A hard-hitting article in the Nautical Institute Seaways magazine by Captain BK Banerjee, a shipmaster of 40 years’ experience, admirably encapsulates this growing professional anger at the treatment of officialdom in ports. “Sometimes” he says, “we wonder if we are going into a port for cargo operations, or just to get audited and scrutinised in a manner that most people ashore would not believe possible of present day life at sea”.

Gather together any group of seagoing professionals and you will be conscious of this disgust and growing anger at the abuse of authority they regularly encounter during their port calls. It is a disincentive to stay at sea and their attitude will scarcely encourage recruitment of the bright young people we are told the industry needs. Why would you ever aspire to command when you see your respected captain being treated like a criminal by some petty Jack-in Office? A columnist in a popular UK daily newspaper regularly inveighs against such behaviour ashore and likes to point out that, “if you give petty officials any authority, they will always, always, abuse it.” Seafarers would probably agree with the sentiment.

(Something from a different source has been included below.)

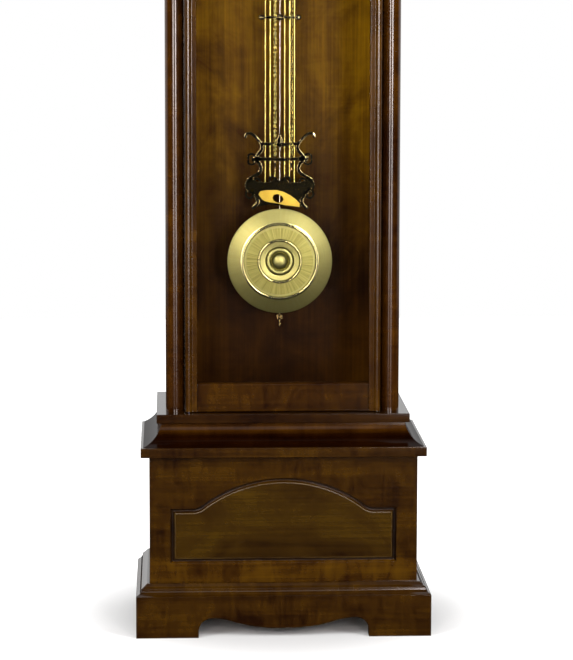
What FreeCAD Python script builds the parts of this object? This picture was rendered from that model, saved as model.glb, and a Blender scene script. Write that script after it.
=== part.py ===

Every year more regulations spew out of the regulatory machinery which governs the operations of shipping and facilitated by the authority of port state control (who remembers when this “temporary” measure was brought in to counter flag state indolence?) there are more things aboard ship which the officials feel they need to audit and inspect. The environmental regulations are currently multiplying like amoeba.

“We really shouldn’t be permitted to carry on like this”

Captain Banerjee lists a whole range of issues which he feels have added to this burden. He writes of a safe manning certificate that was designed for safe navigation at sea –not coping with the demands of officialdom in port and hours of rest regulations which can work well at sea, but just don’t with the ship alongside. He writes about the uneven application of ISPS requirements which over-burden the ship, but let the ports operate in a slapdash fashion, and the nonsense they often see in MARPOL compliance, where port machinery leaks oil into a harbour but the book is thrown at a ship if there is any problem, fierce application to shipboard garbage segregation, but, more often than not, the carefully sorted ship waste thrown into a single dumpster once it is ashore.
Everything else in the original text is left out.